Replace current outlier test by the Bonferroni Outlier Test
schnorr opened this issue · comments
As of today, the outlier detection mechanism is nonexistent for sparse linear algebra (qrmumps) and based on the inter quantile range (IQR) for the dense linear algebra (cholesky). IQR is weak because there is no performance model to anticipate expected behavior, but we do have fair cholesky and qrmumps perf. models, enabling us to use the Bonferroni Outlier Test (available in the the car
package with the outlierTest
function).
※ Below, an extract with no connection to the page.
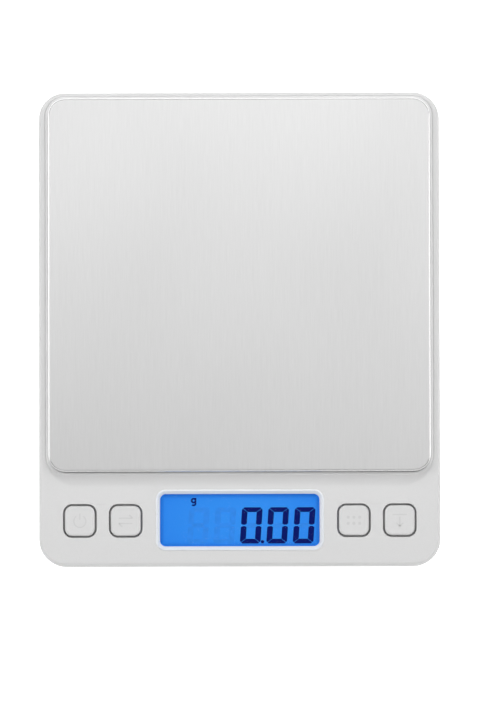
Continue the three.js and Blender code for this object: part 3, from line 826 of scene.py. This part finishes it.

Here's a code snippet to classify tasks as outliers once the outlierTest
function has been called with a model:
out <- outlierTest(fit, n.max=Inf)
out.tibble <- tibble(Order = out$bonf.p %>% names,
Bonferonni = out$bonf.p) %>%
filter(Bonferonni < 0.5)
df %>%
mutate(Order = 1:n()) %>%
mutate(Outlier = case_when(Order %in% out.tibble$Order ~ TRUE,
TRUE ~ FALSE)) %>%
select(-Order)
Where fit
contains the model. Note that the order of observations given to the model is important, since the outlierTest
reports outliers based on their indexes. So we need to create that order again with the original df
observations and then use the set of observations detected as outliers by Bonferroni. Scalability of this approach is yet to be evaluated.